If you are running single events with a geometry similar to mine, it is very possible that you just haven’t seen any events in which scintillation occurred. For example, in my simulation I fired 10^5 neutrons (events) and only 374 of them had scintillation. On average, you’d have to look at over 300 events to see one with scintillation.

I generally get my information for a scintillator on line. It can take a bit of time and some digging but most of it is out there. I hadn’t previously modelled BGO, so I looked at the St Gobain spec sheet online to get refractive index, time constant and yield. (Those are in a lot of textbooks and papers too.) Absorption length is harder to find. After some investigation, I came up with the reference I mentioned above.

The BGO_energy and BGO_scint arrays do not need to have 3 elements. The energy array has to span the optical energy range of the scintillator in which there is nonzero scintillation output, in this case roughly 1.95eV (637nm wavelength) to 3.31eV (374nm). If all the properties, like refractive index and absorption length, are constant within that range, you only need a 2 element vector because Geant4 will interpolate to get intermediate values (which of course are all the same). The scint array models the normalized optical output of the scintillator versus optical energy. If that output is not flat, as is the case for most scintillators, including BGO, I get the curve from the manufacturer or elsewhere, digitize it and convert it to relative intensity vs energy.

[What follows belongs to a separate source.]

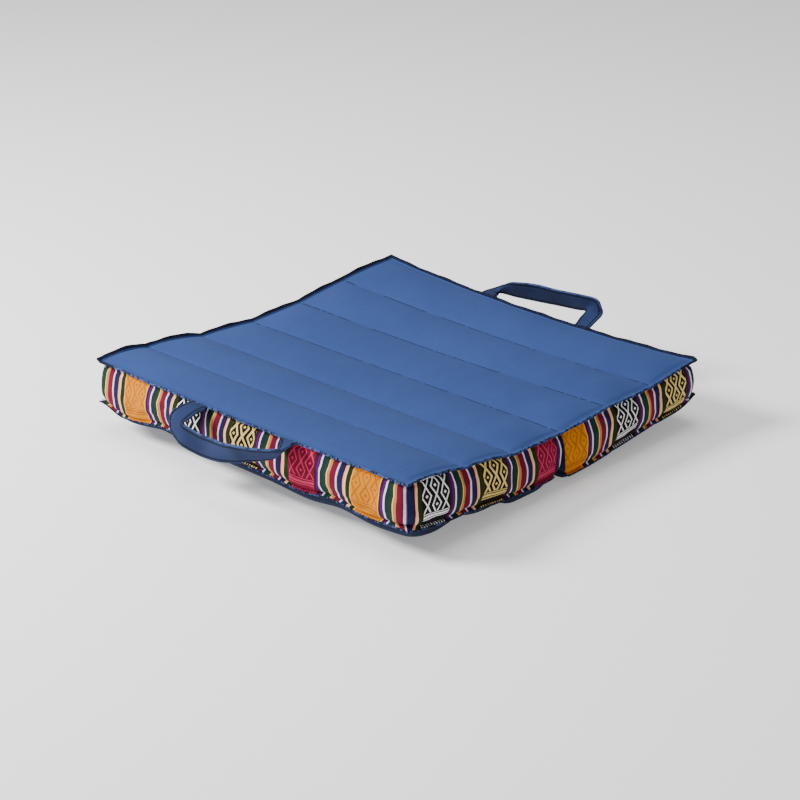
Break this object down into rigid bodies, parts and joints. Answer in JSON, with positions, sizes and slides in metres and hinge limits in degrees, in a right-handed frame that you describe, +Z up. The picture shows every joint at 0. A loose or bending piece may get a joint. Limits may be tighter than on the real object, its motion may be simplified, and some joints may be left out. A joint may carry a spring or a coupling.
{
  "type": "folding meditation cushion",
  "caption": "Square filled floor cushion in two hinged halves with sewn channels, patterned woven side walls and a carrying strap on each outer edge.",
  "frame": {"origin": "on the surface that the cushion rests on, under the middle of its bounding box", "axes": "+Z up; X along the fold line, +Y from the near half to the far half, so both straps lie along Y"},
  "size_m": [0.454, 0.5176, 0.0975],
  "materials": {
    "quilted_cotton": "plain-weave blue cotton, matt, sewn in channels",
    "woven_band": "striped and lozenge-patterned hand-woven cotton, matt",
    "strap_cotton": "folded blue cotton with stitched edges, matt"
  },
  "bodies": {
    "root": {"quilted_top_panel": "quilted_cotton", "filled_half_near": "woven_band", "filled_half_far": "woven_band", "base_panel_near": "quilted_cotton", "base_panel_far": "quilted_cotton", "carry_strap_near": "strap_cotton", "carry_strap_far": "strap_cotton"}
  },
  "joints": []
}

Those two arrays are then the energy and scint arrays. If you don’t care about the scintillation spectrum, which many don’t, the two element arrays mentioned above are fine. One last point, the BGO_scint array must have the same number of elements as the BGO_energy array. There is an entire section on optical photon processes, including scintillation, in BookForApplicationDevelopers (section 5.2.6).

No. The process name in tracking verbose is the process that limits the step. Other processes such as scintillation are active even if they don’t limit the step. In the text output with /tracking/verbose 1 (or 2?) there are opticalphotons listed as secondaries, if they are created.